International Comparison of the Levels and Potential Correlates of Objectively Measured Sedentary Time and Physical Activity among Three-to-Four-Year-Old Children
Population Health Sciences, Bristol Medical School, University of Bristol, Oakfield House, Oakfield Grove, Clifton, Bristol BS8 2BN, UK
Centre for Trials Research, School of Medicine, Cardiff University, 4th Floor Neuadd Meirionnydd, Heath Park, Cardiff CF14 4YS, UK
Centre for Exercise, Nutrition and Health Sciences, School for Policy Studies, University of Bristol, 8 Priory Road, Bristol BS8 1TZ, UK
Department of Movement and Sports Sciences, Ghent University, 9000 Ghent, Belgium
Centre for Research & Action in Public Health, Health Research Institute, University of Canberra, Canberra, ACT 2601, Australia
Department of Health and Human Physiology, University of Iowa, Iowa City, IA 52242, USA
Department of Exercise Science, University of South Carolina, Columbia, SC 29208, USA
Obstetric service, Department Woman-Mother-Child, Lausanne University Hospital, 1005 Lausanne, Switzerland
School of Psychological Sciences and Health, University of Strathclyde, Glasgow G1 1QE, UK
Author to whom correspondence should be addressed.

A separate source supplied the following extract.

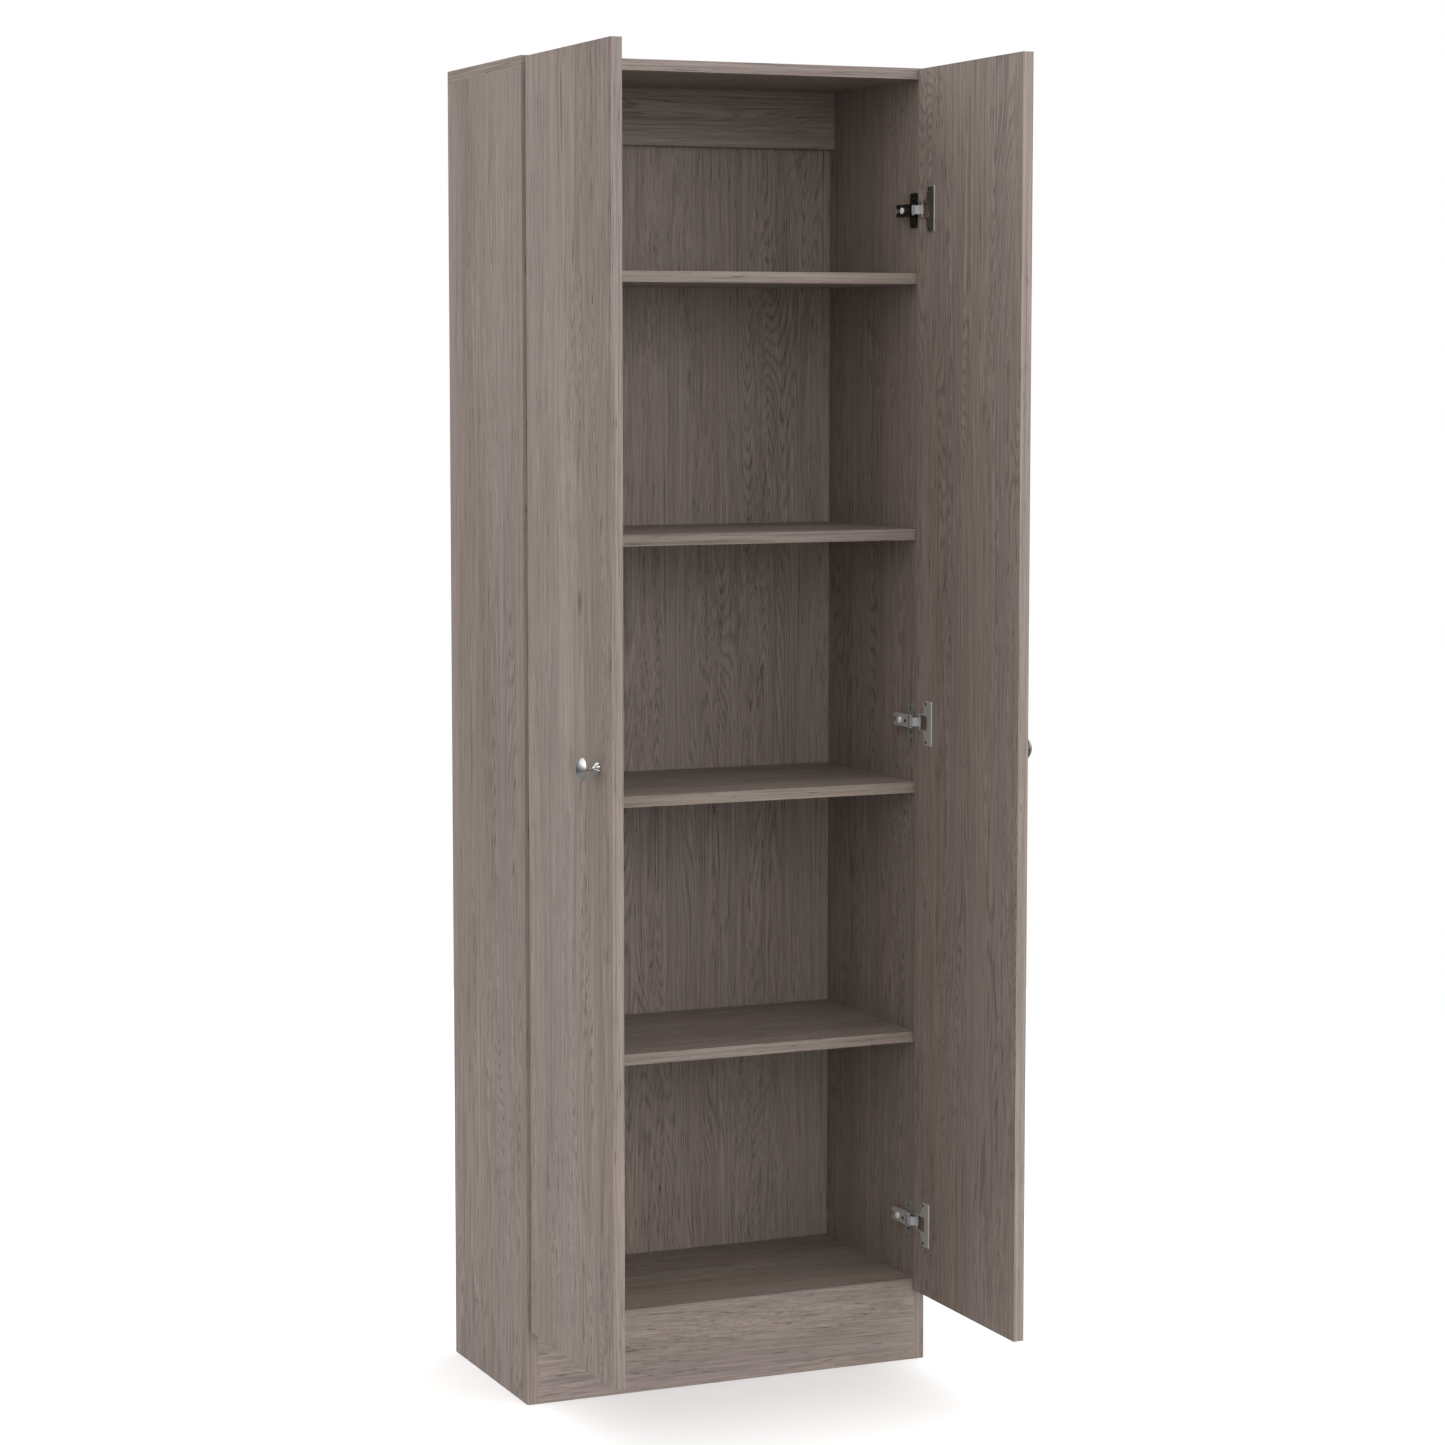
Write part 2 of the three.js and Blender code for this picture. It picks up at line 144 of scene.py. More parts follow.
def oak(name, box, grain, flat, seed, raw_rear=False):
    """Printed oak on a board: fibres along the grain axis, flat is the axis through the board."""
    s = Shader(name)
    low, high = box
    width = next(a for a in AXES if a not in (grain, flat))
    where = s.node("ShaderNodeTexCoord")
    place = s.node("ShaderNodeSeparateXYZ", {0: where.outputs["Object"]}).outputs
    facing = s.node("ShaderNodeSeparateXYZ", {0: where.outputs["Normal"]}).outputs
    toward = {a: s.calc("ABSOLUTE", facing[i]) for i, a in enumerate(AXES)}
    at = {a: place[i] for i, a in enumerate(AXES)}

    # the banding on the ends has its fibres along the edge, as it is on the sides
    on_end = s.calc("GREATER_THAN", toward[grain], 0.7)
    along = s.blend(on_end, at[grain], at[width])
    across = s.blend(on_end, at[width], at[flat])
    deep = s.blend(on_end, at[flat], at[grain])
    shift = Vector((3.1, 7.7, 1.9)) * seed
    point = s.vector(
        s.calc("ADD", across, shift.x), s.calc("ADD", deep, shift.y), s.calc("ADD", along, shift.z)
    )

    # tone: broad bands, arched rings, fibres and pores, from the widest to the finest
    bands = s.noise(s.scaled(point, (12, 12, 0.5)), 2.0)
    sway = s.noise(s.scaled(point, (11, 11, 0.95)), 1.5, 0.4)
    rings = s.calc("SINE", s.calc("MULTIPLY", sway, 560.0))
    rings = s.calc("POWER", s.calc("MULTIPLY_ADD", rings, 0.5, 0.5), 2.6)
    figured = s.step(s.noise(s.scaled(point, (6, 6, 0.7)), 1.0), 0.4, 0.58)
    edge = s.calc("LESS_THAN", toward[flat], 0.5)
    on_face = s.calc("SUBTRACT", 1.0, edge)
    lean = s.calc("MULTIPLY", s.calc("SUBTRACT", sway, 0.5), s.calc("MULTIPLY", on_face, 0.09))
    leaning = s.vector(lean, lean, 0.0)
    fibre_point = s.node("ShaderNodeVectorMath", {0: point, 1: leaning}).outputs[0]
    streaks = s.noise(s.scaled(fibre_point, (210, 210, 1.8)), 3.0, 0.62)
    fibres = s.noise(s.scaled(fibre_point, (880, 880, 8)), 2.0, 0.65)
    pores = s.noise(s.scaled(fibre_point, (1300, 1300, 26)), 1.0)
    pores = s.calc("MULTIPLY", s.step(pores, 0.55, 0.7), s.blend(rings, 0.4, 1.0))
    ticks = s.step(s.noise(s.scaled(fibre_point, (520, 520, 24)), 1.0), 0.67, 0.76)
    cell_point = s.scaled(fibre_point, (6, 6, 2.6))
    cells = s.node("ShaderNodeTexVoronoi", {"Vector": cell_point, "Scale": 1.0})
    knot = s.calc("SUBTRACT", 1.0, s.step(cells.outputs["Distance"], 0.005, 0.06))
    drawn = s.node("ShaderNodeSeparateColor", {0: cells.outputs["Color"]}).outputs[0]
    knot = s.calc("MULTIPLY", knot, s.calc("GREATER_THAN", drawn, 0.66))

    # the narrow banding on the edges is straight grained
    knot = s.calc("MULTIPLY", knot, on_face)
    figured = s.calc("MULTIPLY", figured, on_face)

    tone = s.calc("MULTIPLY_ADD", s.calc("SUBTRACT", bands, 0.5), 0.38, 0.69)
    tone = s.calc("MULTIPLY_ADD", s.calc("SUBTRACT", streaks, 0.5), 0.8, tone)
    tone = s.calc("MULTIPLY_ADD", s.calc("SUBTRACT", fibres, 0.5), 0.95, tone)
    tone = s.calc("MULTIPLY_ADD", s.calc("MULTIPLY", rings, figured), -0.21, tone)
    tone = s.calc("MULTIPLY_ADD", pores, -0.28, tone)
    tone = s.calc("MULTIPLY_ADD", ticks, -0.45, tone)
    tone = s.calc("MULTIPLY_ADD", knot, s.blend(fibres, -0.7, -0.1), tone)
    tone = s.calc("MULTIPLY_ADD", edge, -0.03, tone)
    base = s.tint(s.calc("MAXIMUM", s.calc("MINIMUM", tone, 1.0), 0.0), OAK_DARK, OAK_PALE)
    hue = s.step(s.noise(s.scaled(point, (13, 13, 0.9)), 2.0), 0.35, 0.65)
    base = s.tint(1.0, base, s.tint(hue, OAK_MAUVE, OAK_STRAW), "MULTIPLY")

    # the fine line where the banding meets the face
    gaps = []
    for axis in (grain, width):
        i = AXES.index(axis)
        gaps.append(s.calc("SUBTRACT", at[axis], low[i]))
        gaps.append(s.calc("SUBTRACT", high[i], at[axis]))
    near_end = s.calc("MINIMUM", gaps[0], gaps[1])
    near_side = s.calc("MINIMUM", gaps[2], gaps[3])
    nearest = s.calc("MINIMUM", near_end, near_side)
    line = s.calc("COMPARE", nearest, BAND_LINE, BAND_LINE_HALF)
    line = s.calc("MULTIPLY", line, s.calc("GREATER_THAN", toward[flat], 0.9))
    base = s.tint(s.calc("MULTIPLY", line, 0.3), base, OAK_DARK)
    if raw_rear:
        pulp = s.noise(s.scaled(point, (420, 420, 420)), 4.0, 0.7)
        patches = s.noise(s.scaled(point, (7, 7, 7)), 3.0, 0.55)
        speckle = s.blend(0.2, pulp, patches)
        bare = s.tint(s.step(speckle, 0.3, 0.7), RAW_DARK, RAW_PALE)
        base = s.tint(s.calc("GREATER_THAN", facing[1], 0.5), base, bare)

    s.put(base, s.surface.inputs["Base Color"])
    s.put(s.calc("MULTIPLY_ADD", streaks, -0.14, 0.62), s.surface.inputs["Roughness"])
    s.surface.inputs["Specular IOR Level"].default_value = 0.32
    height = s.calc("MULTIPLY_ADD", fibres, 0.5, s.calc("MULTIPLY", pores, -0.8))
    s.bump(height, 0.00012, 0.5)
    return s.material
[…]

Int. J. Environ. Res. Public Health 2019, 16(11), 1929; https://doi.org/10.3390/ijerph16111929
Received: 15 April 2019 / Revised: 17 May 2019 / Accepted: 26 May 2019 / Published: 31 May 2019
(This article belongs to the Special Issue Global Community Child Health)

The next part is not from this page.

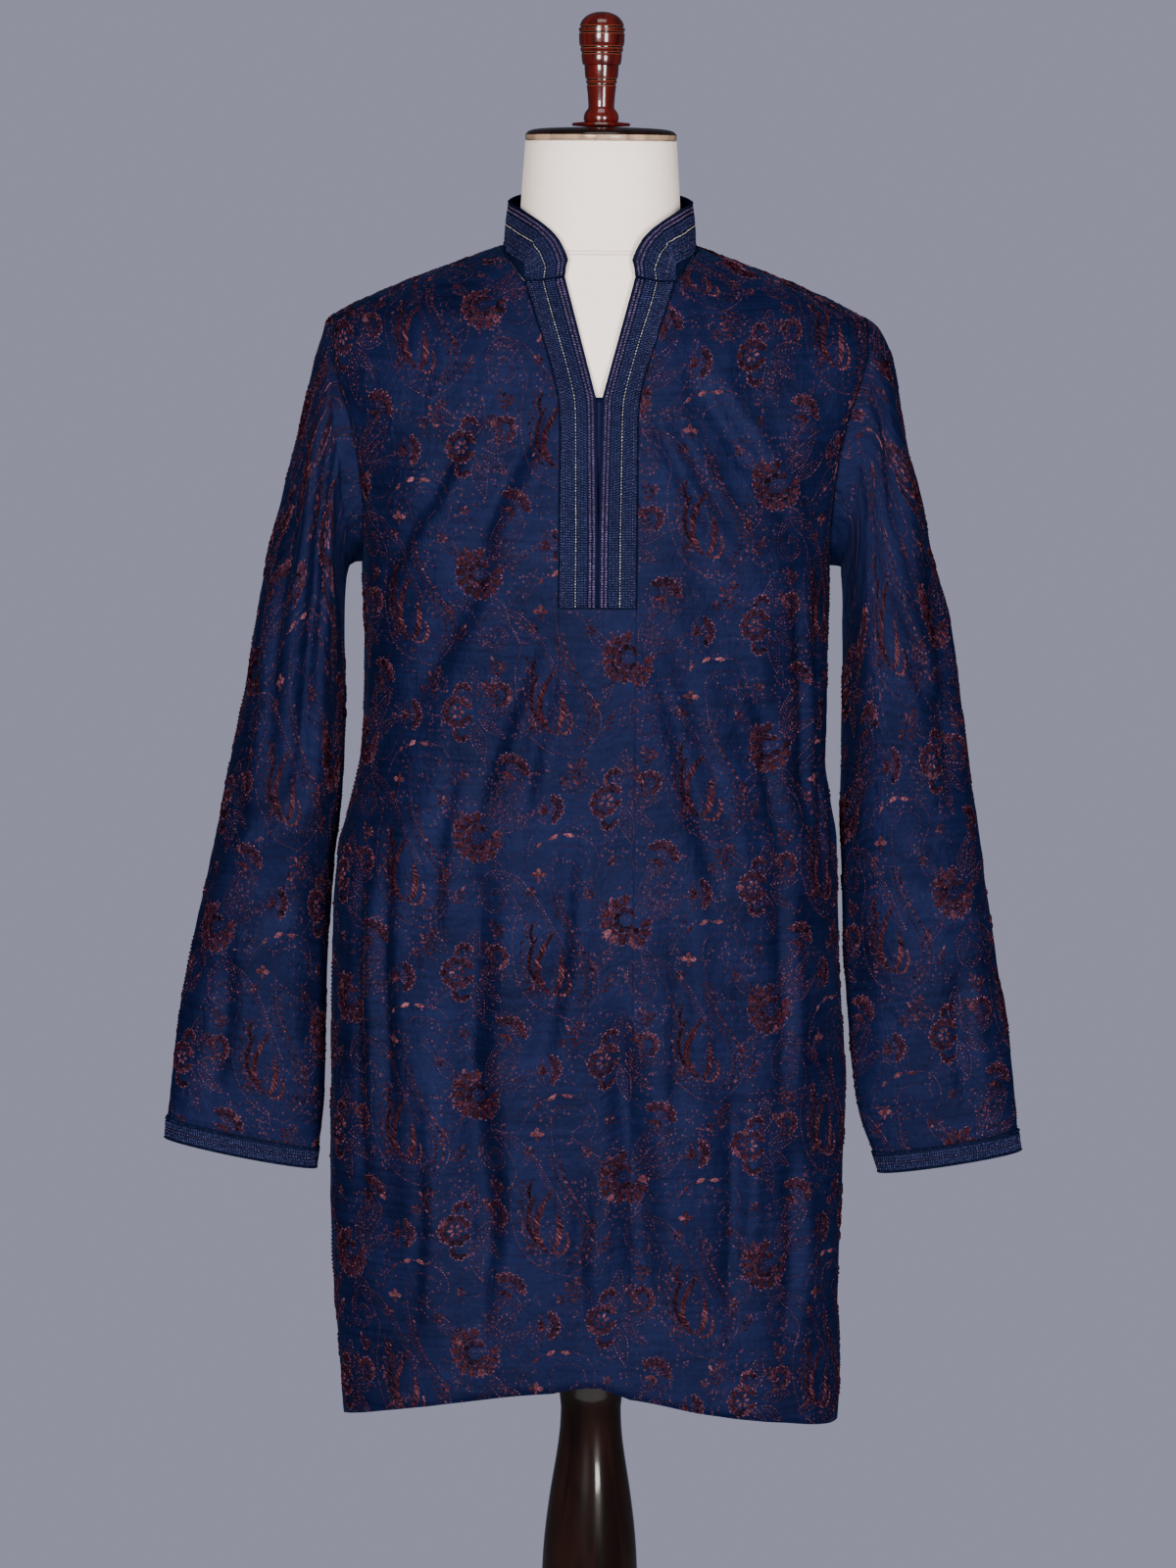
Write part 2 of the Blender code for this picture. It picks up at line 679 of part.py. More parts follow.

Physical activity (PA) patterns track from childhood through to adulthood. The study aimed to determine the levels and correlates of sedentary time (ST), total PA (TPA), and moderate-to-vigorous PA (MVPA) in preschool-aged children. We conducted cross-sectional analyses of 1052 children aged three-to-four-years-old from six studies included in the International Children’s Accelerometry Database. Multilevel linear regression models adjusting for age, gender, season, minutes of wear time, and study clustering effects were used to estimate associations between age, gender, country, season, ethnicity, parental education, day of the week, time of sunrise, time of sunset, and hours of daylight and the daily minutes spent in ST, TPA, and MVPA. Across the UK, Switzerland, Belgium, and the USA, children in our analysis sample spent 490 min in ST per day and 30.0% and 21.2% of children did not engage in recommended daily TPA (≥180 min) and MVPA (≥60 min) guidelines. There was evidence for an association between all 10 potential correlates analyzed and at least one of the outcome variables; average daily minutes spent in ST, TPA and/or MVPA. These correlates can inform the design of public health interventions internationally to decrease ST and increase PA in preschoolers.